December 29–30: A year winds down happily towards its end, with mild days (something between the recent times of fire and snow), with good books (Hazel Rowley and Inga Clendinnen), poems to journals, letters to write and a new essay on Auden. Saw The Queen, an ideal vehicle for the marvellous Helen Mirren (strange symbolic image of the fourteen-point Highland stag, beheaded like Charles I). Internet ‘down’ in the office, which made me cross yesterday, less so today, and still not half as bad as a restless cat in the bed or the big pale spider in my sandal this morning. Endless apricot-picking this week. And last night off to Surrey Hills to see our genial deaf friends, both overweight and certainly stressed, I fear; though their elegant son Jack is in good fettle, with his charming historian’s imagination, and soft suasive speech. Peter, the father, dwells much in his past, grasping it back in easy desperation.
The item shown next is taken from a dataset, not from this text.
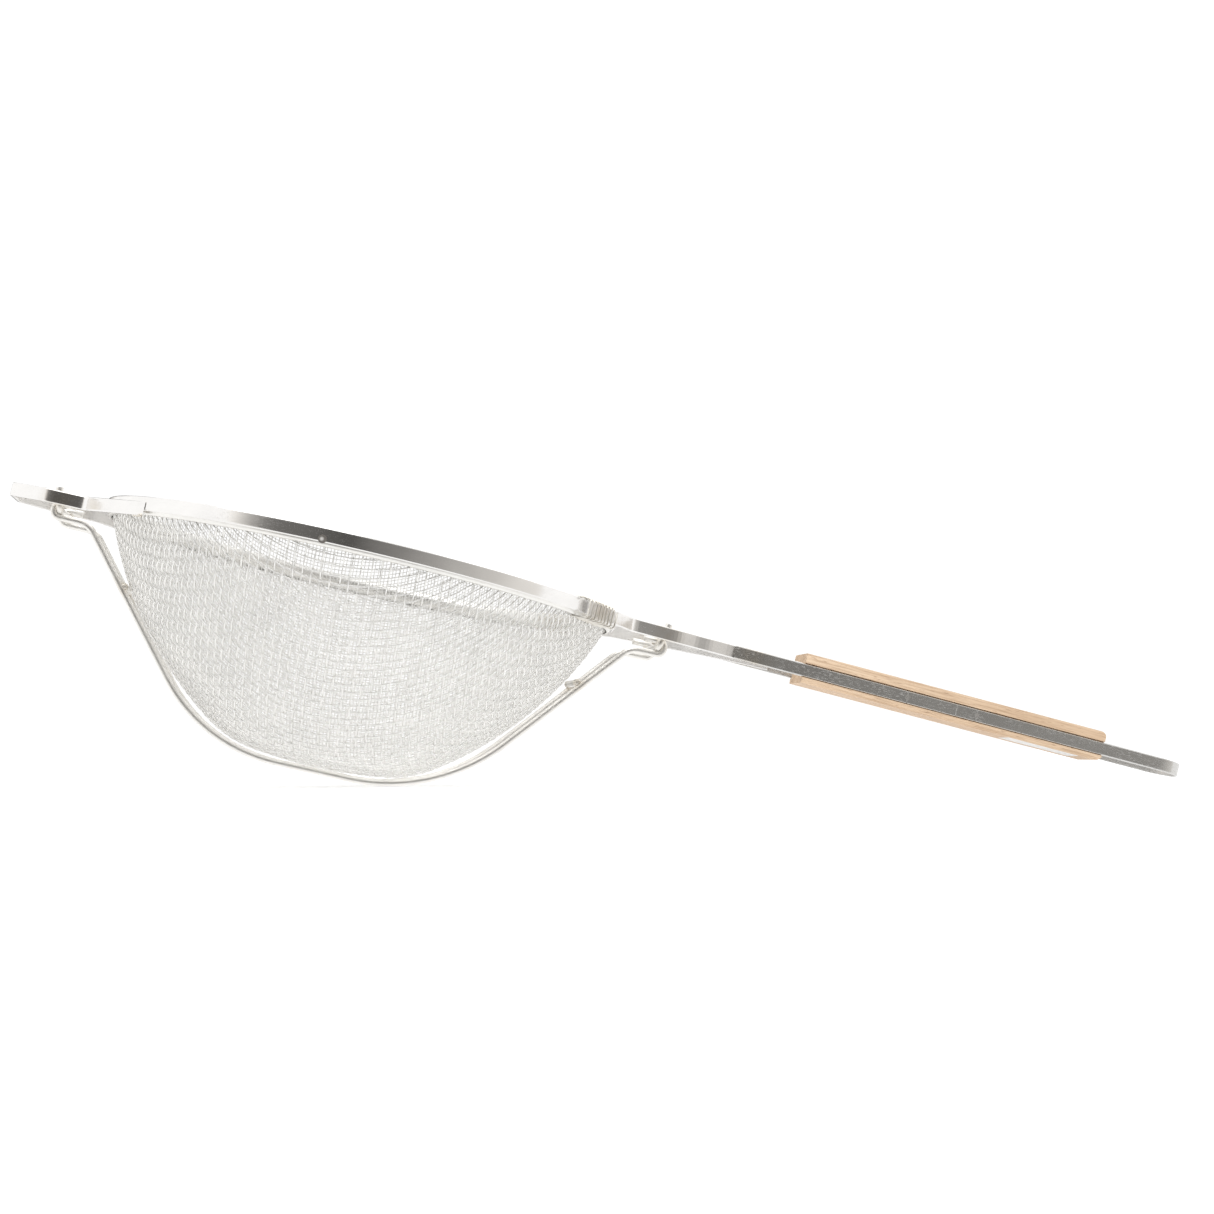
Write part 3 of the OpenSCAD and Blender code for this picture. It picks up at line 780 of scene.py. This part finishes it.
# In front, dark beside the camera and growing lighter toward the handle; behind, one dark strip.
# The tones were set from brightness measured in the photograph and in the render, so
# the metal's light and dark in the photo view come from here.
dark_screen("front_screen", [(-60, 1.0), (-47, 0.17), (-8, 0.08), (80, 0.8)])
dark_screen("back_screen", [(-178, 0.5), (-170, 0.2), (-156, 0.2), (-148, 1.0)])

world = bpy.data.worlds.new("studio")
world.use_nodes = True
world.node_tree.nodes["Background"].inputs["Color"].default_value = (1, 1, 1, 1)
world.node_tree.nodes["Background"].inputs["Strength"].default_value = 1.0
bpy.context.scene.world = world


def area(name, place, aim, size, power):
    light = bpy.data.lights.new(name, "AREA")
    light.shape = "RECTANGLE"
    light.size, light.size_y = size
    light.energy = power
    obj = bpy.data.objects.new(name, light)
    bpy.context.scene.collection.objects.link(obj)
    obj.location = place
    obj.rotation_euler = (Vector(aim) - Vector(place)).to_track_quat("-Z", "Y").to_euler()


area("key_light", (-0.8, -0.9, 2.3), (0, 0, 0.1), (1.8, 1.8), 14)
area("back_light", (0.4, 1.6, 1.6), (0, 0, 0.1), (1.6, 1.2), 8)

# Seat and directions of the camera about the hoop's middle, in metres in the hoop's own axes,
# fitted to the photograph.
LENS = 70.33
SEAT = (-0.01349, -1.4029, -0.11305)
RIGHT, AHEAD = (0.9674, -0.1293, 0.2176), (0.1128, 0.9898, 0.0869)
camera = bpy.data.cameras.new("camera")
camera.lens = LENS
camera.sensor_width = 36
camera.clip_start = 0.01
view = bpy.data.objects.new("camera", camera)
bpy.context.scene.collection.objects.link(view)
seat = to_row([SEAT])[0]
axes = np.array([UX, UY, UZ], float)
right = Vector(np.array(RIGHT) @ axes).normalized()
ahead = Vector(np.array(AHEAD) @ axes).normalized()
up = right.cross(ahead).normalized()
right = ahead.cross(up).normalized()
turn = Matrix((right, up, -ahead)).transposed().to_4x4()
view.matrix_world = Matrix.Translation(Vector(seat)) @ turn
bpy.context.scene.camera = view
bpy.context.scene.view_settings.view_transform = "Standard"
bpy.context.scene.view_settings.look = "None"
bpy.context.scene.view_settings.exposure = 0.1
What have I learned this year, apart from how to keep harvesting happiness? Glimpses into the possible meaning of the God who probably isn’t there, though I must read that review by Terry ‘Skeleton’ on all this. Here is some of it: ‘He is the answer to why there is something rather than nothing. God and the universe do not add up to two, any more than my envy and my left foot constitute a pair of objects …’ So there we go, with the celebrated Marxist an erstwhile Catholic. Or still one? You can’t take Ireland out of the boy from Salford, can you?
Meanwhile the world is well rid of Pinochet and Saddam Hussein, while a third villain in Rumsfeld has been dumped at last. But the blood just goes on flowing every day, with no abatement.